Last winter, for example, copper thieves ripped apart the Kesser Israel Synagogue in Springfield, Mass., completely destroying the building in a search for baseboard heaters, copper wiring and copper piping. The synagogue suffered $30,000 worth of damage, and a broken water pipe caused flooding. Meanwhile, an entire steeple was pulled from a church in England, leading to £750,000 worth of damage.

In the U.K., thefts from churches have cost insurers more than £1 million per month, as lead tiles and copper lightning conductors are covertly removed and sold as scrap metal. Sometimes, the same churches are hit several times, causing insurers to pose strict limits on payouts. A company called Ecclesiastical insures 95 percent of Church of England churches, and the company’s church insurance manager explains: “We do what we can to help them prevent thefts, such as marking metals with ‘magic water’ which shows up under ultraviolet light and allows it to be traced. But we have had to impose a ceiling of £5,000 per claim because it is an uninsurable peril.”
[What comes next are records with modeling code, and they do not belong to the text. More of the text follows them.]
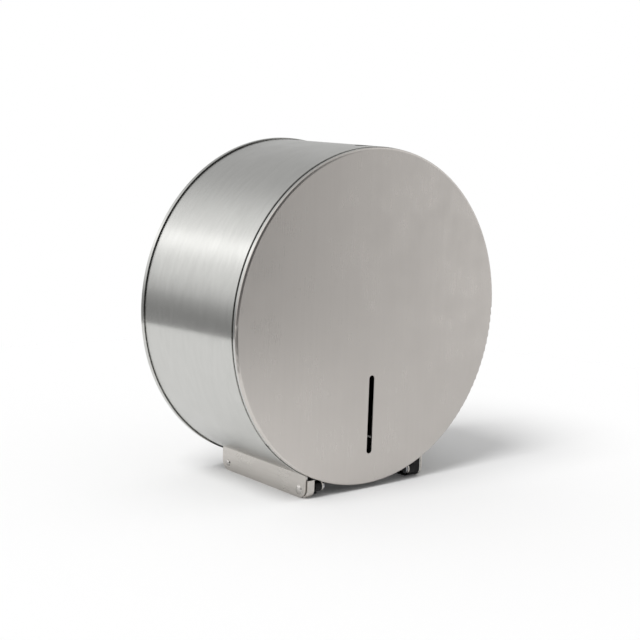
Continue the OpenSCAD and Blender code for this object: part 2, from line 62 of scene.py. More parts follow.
# an edge that turns by more than this is rounded
BEVEL_DEG = 35.0
# vertices nearer than this, in metres, are one vertex
MERGE_M = 1e-6
# colour inputs and output of a Mix node that is set to RGBA
MIX_FIRST, MIX_SECOND, MIX_RESULT = "in6", "in7", 2
# nearly all values of a noise lie between these
NOISE_LOW, NOISE_HIGH = 0.3, 0.7
# how deep a scratch's pattern goes, as a multiple of its width
SCRATCH_DEPTH = 4


class Grain(Enum):
    """The way the abrasive belt ran over a sheet."""

    AROUND = "round the drum's axis"
    UPRIGHT = "up and down the face"
    LENGTHWISE = "front to back"


@dataclass(frozen=True)
class SheetFinish:
    """Stainless sheet with a belt-brushed face.

    A real belt's scratches are finer than a pixel of the picture, so their pitch is drawn coarser.
    """

    name: str
    grain: Grain
    steel: str = "#D1D1CE"
    groove: str = "#C8C8C5"
    roughness: float = 0.21
    stretch: float = 0.9
    pitch_mm: float = 0.55
    length_mm: float = 38.0
    relief_mm: float = 0.002
    # the broad scratches against the fine ones
    broad_length: float = 3.0
    broad_pitch: float = 7.0
    smudge_per_mm: float = 0.045
    swing: float = 0.03


@dataclass(frozen=True)
class BarFinish:
    """Turned or headed steel; its tool marks too are drawn coarser than real ones."""

    name: str
    steel: str = "#B9BABD"
    groove: str = "#A5A6AA"
    roughness: float = 0.26
    pitch_mm: float = 0.35
    relief_mm: float = 0.003
    cloud_per_mm: float = 0.12
    swing_down: float = 0.04
    swing_up: float = 0.05


@dataclass(frozen=True)
class PlasticFinish:
    """Injection-moulded plastic."""

    name: str
    body: str
    worn: str
    roughness: float
    ior: float
    gloss: float
    grain_mm: float
    relief_mm: float
    flow_per_mm: float = 0.06
    most_worn: float = 0.6
    swing: float = 0.04


Finish = SheetFinish | BarFinish | PlasticFinish
Stops = tuple[tuple[float, float], ...]
Point = tuple[float, float, float]

# Brushed round the drum: reflections smear from front to back, so the light lies in even bands.
BRUSHED_DRUM = SheetFinish("stainless_steel_belt_brushed_round", Grain.AROUND)
# Brushed up and down: a broad calm grey that changes slowly from left to right.
BRUSHED_FACE = SheetFinish("stainless_steel_belt_brushed_upright", Grain.UPRIGHT,
                           steel="#D4CFCA", groove="#D1CCC7", roughness=0.31, stretch=0.4,
                           relief_mm=0.0006)
# Brushed from front to back: fine short lines along the cheek, and a soft even tone.
BRUSHED_CHEEK = SheetFinish("stainless_steel_belt_brushed_lengthwise", Grain.LENGTHWISE,
                            steel="#D4D0CB", groove="#CAC6C1", roughness=0.3, stretch=0.5,
                            pitch_mm=0.4, length_mm=20.0)
# Bent in a press after brushing: duller than the sheet, with short scratches; its paler colour is
# painted light, a lit copy of the sheet steel.
PRESSED_STEEL = SheetFinish("stainless_steel_pressed_satin", Grain.LENGTHWISE,
                            steel="#DEDAD5", groove="#D2CEC9", roughness=0.44, stretch=0.2,
                            pitch_mm=0.4, length_mm=8.0)
# Turned and zinc plated: a cool grey satin, cloudy, with fine tool marks.
TURNED_STEEL = BarFinish("zinc_plated_steel_turned")
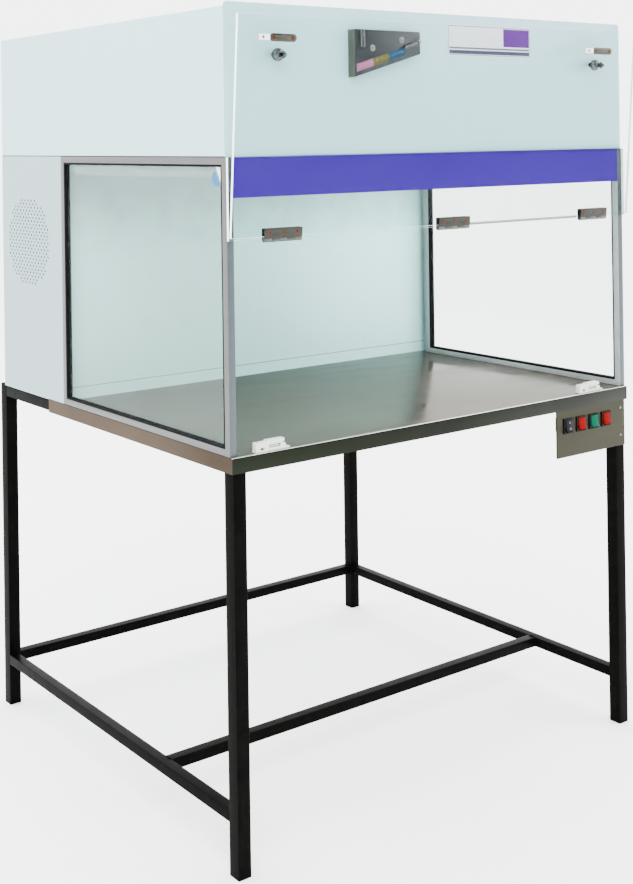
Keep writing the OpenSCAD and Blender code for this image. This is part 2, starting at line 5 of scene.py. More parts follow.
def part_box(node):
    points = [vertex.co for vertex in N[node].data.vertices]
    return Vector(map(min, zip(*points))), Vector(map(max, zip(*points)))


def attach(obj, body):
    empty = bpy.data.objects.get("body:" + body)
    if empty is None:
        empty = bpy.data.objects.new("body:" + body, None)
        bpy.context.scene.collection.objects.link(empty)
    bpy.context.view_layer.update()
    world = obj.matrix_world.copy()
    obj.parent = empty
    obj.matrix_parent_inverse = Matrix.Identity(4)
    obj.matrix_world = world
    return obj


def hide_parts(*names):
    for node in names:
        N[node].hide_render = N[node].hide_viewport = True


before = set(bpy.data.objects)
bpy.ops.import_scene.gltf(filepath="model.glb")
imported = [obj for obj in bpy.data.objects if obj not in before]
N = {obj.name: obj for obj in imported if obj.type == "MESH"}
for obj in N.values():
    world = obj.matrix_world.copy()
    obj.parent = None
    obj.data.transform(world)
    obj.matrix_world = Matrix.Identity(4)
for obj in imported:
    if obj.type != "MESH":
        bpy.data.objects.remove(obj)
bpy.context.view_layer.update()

At one Buddhist retreat, a stolen golden statue had local Buddhists anxious and worried  — but not about the missing precious metal. Instead, the crowd expressed concern for the perpetrators, sure to experience bad karma for the theft.

“Positive actions will have a happy and positive result, whereas negative actions will have a suffering result. The action of stealing will bring some kind of negative result to the perpetrators,” the director at the retreat told reporters. “The theft of a holy object from a holy shrine is considered to be particularly serious. So, while we are feeling sad about the loss of our precious statue, our concerns at this time are mainly for those who stole it and any potential buyers.”